A: Let us try to show that $A_\delta(f(x))$ is continuous at $x$.  We will want to choose a $\rho > 0$ such that 
$$
|A_\delta(f(x)) - A_\delta(f(y))| < \varepsilon
$$
when $d(x,y)<\rho$.  But we can bound this difference using the triangle inequality:
$$
|A_\delta(f(x)) - A_\delta(f(y))| \leq \int_{B(x,\delta)\Delta B(y,\Delta)} |f(y)|\,d\mu(y),
$$
where $B(x,\delta)\Delta B(y,\delta)$ refers to the symmetric difference of the two balls.  Geometrically, when $x$ and $y$ are close to each other, this symmetric difference is contained in a small shell around the boundary of $B(x,\delta)$.  
For notation, define the shell $S(x,\delta,\rho)$ with width $\rho$ by
$$
S(x,\delta,\rho) := \{z; \delta-\rho \leq d(z,x) \leq \delta+\rho\}.
$$
Now we can state more precisely that when $d(x,y)<\rho$, $B(x,\delta)\Delta B(y,\delta)\subset S(x,\delta,\rho)$,* so that 
$$
|A_\delta(f(x)) - A_\delta(f(y))| \leq \int_{S(x,\delta,\rho)} |f(y)|\,d\mu(y)
$$
Because $f$ is locally integrable, there exists some $\eta>0$ such that 
$$
\int_E |f(y)|\,d\mu(y) < \varepsilon
$$
whenever $E\subset B(x,2\delta)$ and $|E|<\eta$.  This can be proven, for example, by approximating $f$ by bounded functions and using dominated convergence. 
Thus, we are done once we can show that we can choose $\rho$ so small that 
$\mu(S(x,\delta,\rho)) < \eta$.  But observe that
$$
\mu(S(x,\delta,\rho)) = \mu(B(x,\delta+\rho)) - \mu(B(x,\delta-\rho)).
$$
Therefore condition (iv) implies that we can choose $\rho$ so small that 
$\mu(S(x,\delta,\rho)) < \eta$ as desired.
EDIT:
We can prove the claim $B(x,\delta)\Delta B(y,\delta) \subset S(x,\delta,\rho)$
when $d(x,y)<\rho$ using the definition of a metric (not relying on the Euclidean one).
If $z\in B(x,\delta)\Delta B(y,\delta)$ then either $z\in B(x,\delta)\setminus B(y,\delta)$ or $z\in B(y,\delta)\setminus B(x,\delta)$.


*

*Case I: If $z\in B(x,\delta) \setminus B(y,\delta)$, then $d(z,y) > \delta$.  Thus by the triangle inequality
$$
\delta < d(z,y) \leq d(z,x) + d(x,y) < d(z,x) + \rho.
$$
Subtracting $\rho$ from both sides and using $d(z,x) < \delta$ gives
$$
\delta-\rho < d(z,x) < \delta,
$$
which suffices for $z\in S(x,\delta,\rho)$.

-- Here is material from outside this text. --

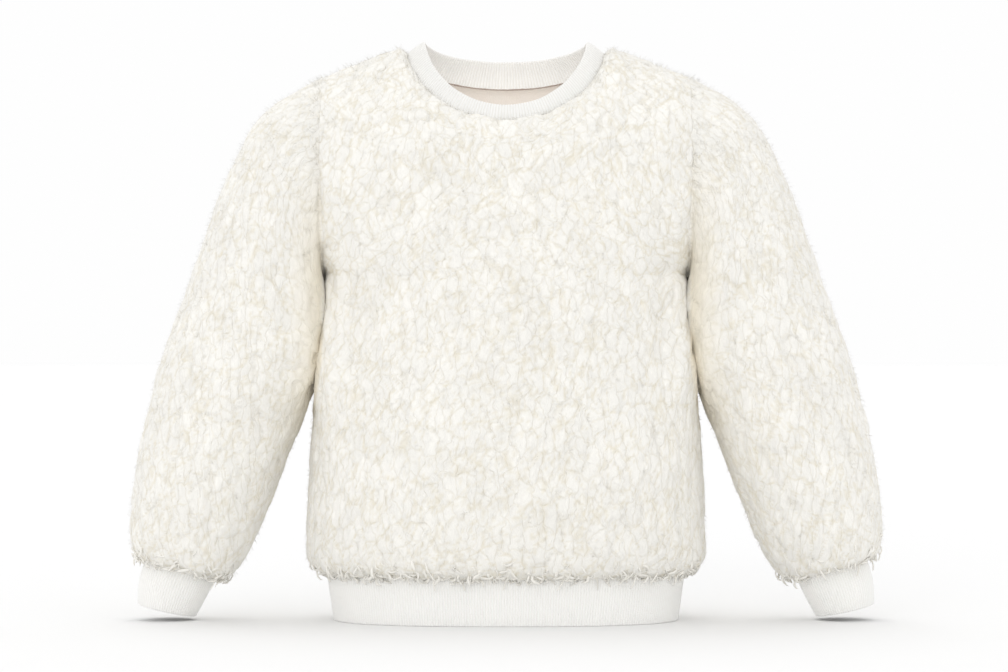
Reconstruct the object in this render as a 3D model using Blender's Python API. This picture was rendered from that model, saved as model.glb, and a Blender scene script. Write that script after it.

*Case II: If $z\in B(y,\delta) \setminus B(x,\delta)$, then by 
$d(z,y) < \delta$ and the triangle inequality,
$$
d(z,x) \leq d(z,y) + d(x,y) \leq \delta + \rho.
$$
Moreover $z\not\in B(x,\delta)$ implies $d(x,z) \geq \delta$, so we conclude that
$$
\delta \leq d(x,z) \leq \delta+\rho
$$
which again suffices for $z\in S(x,\delta,\rho)$.